Not so fast, said the emperors of design. Who said anything about clothes? Haute couture is not about clothes; it’s about art. People are not necessarily expected to wear these handmade, one-of-a-kind “pieces.” (They can if they want, but who would, at $25,000 a pop? What if you spilled ketchup on it?) Clients evidently understand this: One Lebanese customer was in the news again last week for having made her “usual” 20 or 25 purchases in Paris, where most make do with one. Many of them, she says, are purely “collection pieces”: articles for hanging up and looking at, the way many foreigners in Japan hang antique kimono — or, better yet, traditional Japanese work pants or faded old indigo jackets — on their walls.
The designers’ conception of themselves as artists is naturally designed to alter the grounds of the argument. Once the hangup about wearability is out of the way, anything goes. Everyday ideas of what is practical or pretty are suddenly rendered beside the point. “Art,” it is implied, has higher purposes of its own — abstract things like Truth, Novelty and Imagination. Beauty with a capital B is no longer in vogue these days, although it presumably survives in the eye of the beholder. It certainly does not leap out at you from, say, Mr. John Galliano’s collection of designer wear based on the outfits of the Paris bums he jogs past every morning: cashmere socks with holes knitted into them, organza stamped with newsprint to look like old newspapers, dresses made of burned, soiled and torn fabrics, all worn by models apparently in dire need of the rice patrol.

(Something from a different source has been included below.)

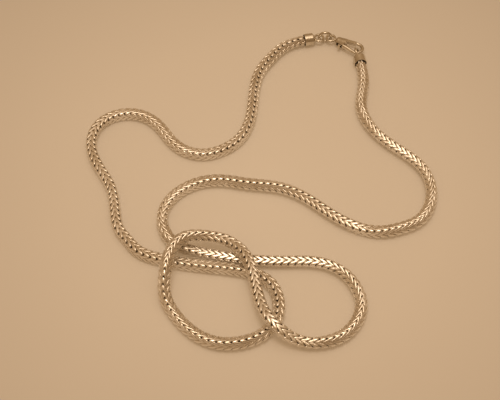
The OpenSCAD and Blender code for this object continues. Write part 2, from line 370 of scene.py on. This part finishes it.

Yes, this sounds like art all right, if by art one means the kind of thing made famous in recent years by the Britpack and other aspiring postmodernists: “installations” deliberately intended to flout artistic and social conventions and, with luck, to trigger shock and outrage. (Unfortunately for the artists, but reassuringly for art, they tend to trigger hilarity and boredom in equal measure.) The big fashion houses, it is clear, are no more nor less than an alternative art galleries.
Yet where does this leave us? Even if one agrees to take the world’s top couturiers on these terms — as artists rather than tailors, disciples of the new, foes of habit — the question still remains: What artistic “truth” are they seeking to convey with their long-standing obsession with deprivation? One can see the point of striving for change, of bucking conventions regarding design, materials and technique, of challenging fixed notions of what a “garment” or even a human body really is. But why high fashion should equate art with looking sick, starved, destitute or demented — or all four at once — is not clear. Especially not when the products of this inverted vision of human fulfillment are on sale to the very rich for thousands of dollars apiece.

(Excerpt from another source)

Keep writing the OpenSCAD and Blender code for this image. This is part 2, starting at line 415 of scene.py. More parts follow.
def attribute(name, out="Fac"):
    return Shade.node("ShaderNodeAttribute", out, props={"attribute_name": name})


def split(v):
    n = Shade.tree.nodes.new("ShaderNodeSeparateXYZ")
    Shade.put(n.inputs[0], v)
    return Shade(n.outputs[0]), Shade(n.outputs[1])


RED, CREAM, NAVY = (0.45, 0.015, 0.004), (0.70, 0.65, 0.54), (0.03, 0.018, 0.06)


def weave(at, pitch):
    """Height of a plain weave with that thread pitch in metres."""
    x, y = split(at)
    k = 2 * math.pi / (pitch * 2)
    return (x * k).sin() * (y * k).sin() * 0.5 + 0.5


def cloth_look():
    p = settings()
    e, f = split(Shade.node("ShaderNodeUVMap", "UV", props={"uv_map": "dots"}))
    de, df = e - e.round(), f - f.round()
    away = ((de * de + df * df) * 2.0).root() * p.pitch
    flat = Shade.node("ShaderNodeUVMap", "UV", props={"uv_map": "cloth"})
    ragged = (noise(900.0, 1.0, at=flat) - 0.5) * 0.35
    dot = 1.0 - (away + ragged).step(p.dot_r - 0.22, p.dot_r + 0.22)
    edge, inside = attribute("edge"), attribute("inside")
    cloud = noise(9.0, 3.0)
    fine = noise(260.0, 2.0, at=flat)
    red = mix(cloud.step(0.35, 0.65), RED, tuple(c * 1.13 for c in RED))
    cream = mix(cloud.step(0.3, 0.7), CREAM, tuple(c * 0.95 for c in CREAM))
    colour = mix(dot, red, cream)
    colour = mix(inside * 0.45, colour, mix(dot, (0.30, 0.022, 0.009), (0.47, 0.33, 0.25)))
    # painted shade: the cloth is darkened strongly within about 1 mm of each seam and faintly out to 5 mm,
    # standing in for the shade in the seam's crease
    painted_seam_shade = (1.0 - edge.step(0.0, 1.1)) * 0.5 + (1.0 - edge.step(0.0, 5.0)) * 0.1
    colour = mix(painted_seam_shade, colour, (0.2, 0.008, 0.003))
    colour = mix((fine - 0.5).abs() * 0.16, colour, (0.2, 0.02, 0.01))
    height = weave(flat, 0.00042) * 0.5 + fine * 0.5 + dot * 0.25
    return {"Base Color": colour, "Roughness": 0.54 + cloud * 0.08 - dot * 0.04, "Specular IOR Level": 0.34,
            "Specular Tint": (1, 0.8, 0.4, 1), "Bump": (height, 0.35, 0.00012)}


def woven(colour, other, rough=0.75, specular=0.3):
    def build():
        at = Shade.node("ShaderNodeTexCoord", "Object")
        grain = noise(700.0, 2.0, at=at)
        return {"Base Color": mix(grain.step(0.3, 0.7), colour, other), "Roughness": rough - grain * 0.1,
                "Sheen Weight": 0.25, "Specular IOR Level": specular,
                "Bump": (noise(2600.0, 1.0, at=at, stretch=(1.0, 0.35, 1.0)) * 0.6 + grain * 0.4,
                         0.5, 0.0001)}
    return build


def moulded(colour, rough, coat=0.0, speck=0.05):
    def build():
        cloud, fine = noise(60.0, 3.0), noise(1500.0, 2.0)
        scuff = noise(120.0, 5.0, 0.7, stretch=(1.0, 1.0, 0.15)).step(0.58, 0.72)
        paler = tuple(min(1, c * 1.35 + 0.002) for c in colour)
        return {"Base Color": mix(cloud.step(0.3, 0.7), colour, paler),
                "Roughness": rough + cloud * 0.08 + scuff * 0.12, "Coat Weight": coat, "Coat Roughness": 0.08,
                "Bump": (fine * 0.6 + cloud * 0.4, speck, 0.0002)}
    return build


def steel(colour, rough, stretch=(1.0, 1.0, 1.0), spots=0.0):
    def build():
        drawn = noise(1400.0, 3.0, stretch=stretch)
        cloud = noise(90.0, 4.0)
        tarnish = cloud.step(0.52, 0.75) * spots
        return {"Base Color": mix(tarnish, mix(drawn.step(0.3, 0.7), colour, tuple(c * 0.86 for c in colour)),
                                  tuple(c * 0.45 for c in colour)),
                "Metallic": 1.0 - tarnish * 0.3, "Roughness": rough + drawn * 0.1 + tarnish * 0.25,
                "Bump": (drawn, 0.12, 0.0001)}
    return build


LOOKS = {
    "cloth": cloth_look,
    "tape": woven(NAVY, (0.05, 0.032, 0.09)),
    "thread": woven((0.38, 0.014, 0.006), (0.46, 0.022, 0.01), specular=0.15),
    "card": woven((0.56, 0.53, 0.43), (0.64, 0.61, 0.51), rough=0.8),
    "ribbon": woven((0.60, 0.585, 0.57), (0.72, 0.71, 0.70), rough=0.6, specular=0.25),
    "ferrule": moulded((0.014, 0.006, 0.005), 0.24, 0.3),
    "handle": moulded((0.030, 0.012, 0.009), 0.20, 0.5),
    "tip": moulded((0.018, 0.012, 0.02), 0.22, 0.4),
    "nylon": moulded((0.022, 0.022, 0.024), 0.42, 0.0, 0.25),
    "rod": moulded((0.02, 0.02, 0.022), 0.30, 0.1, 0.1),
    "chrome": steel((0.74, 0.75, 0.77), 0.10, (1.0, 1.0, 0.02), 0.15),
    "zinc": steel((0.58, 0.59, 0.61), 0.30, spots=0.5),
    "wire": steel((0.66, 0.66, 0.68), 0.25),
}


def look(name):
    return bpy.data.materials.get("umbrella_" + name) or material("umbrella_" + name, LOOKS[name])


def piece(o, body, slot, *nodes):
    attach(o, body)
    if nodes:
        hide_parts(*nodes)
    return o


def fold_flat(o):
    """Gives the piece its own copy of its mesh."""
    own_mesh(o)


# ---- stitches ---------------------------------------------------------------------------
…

It was reported last week that the latest fashion trend among U.S. teenagers is duct tape, applied to (or substituting for) clothing that is as old and grungy as possible. The social statement buried in this trend is familiar enough: youthful rejection of society’s perceived materialism, conformity and snobbery. Duct tape, of course, would fit right in on a Paris or Tokyo catwalk this year, along with this truth: Only a well-off kid would choose to actually wear it, since only a well-off kid would not have to worry about looking poor. The same goes for Mr. Galliano’s obscenely overpriced and patronizing tatters.
Unfortunately, he and his like-minded colleagues are deadly serious. It would be better if they were joking after all.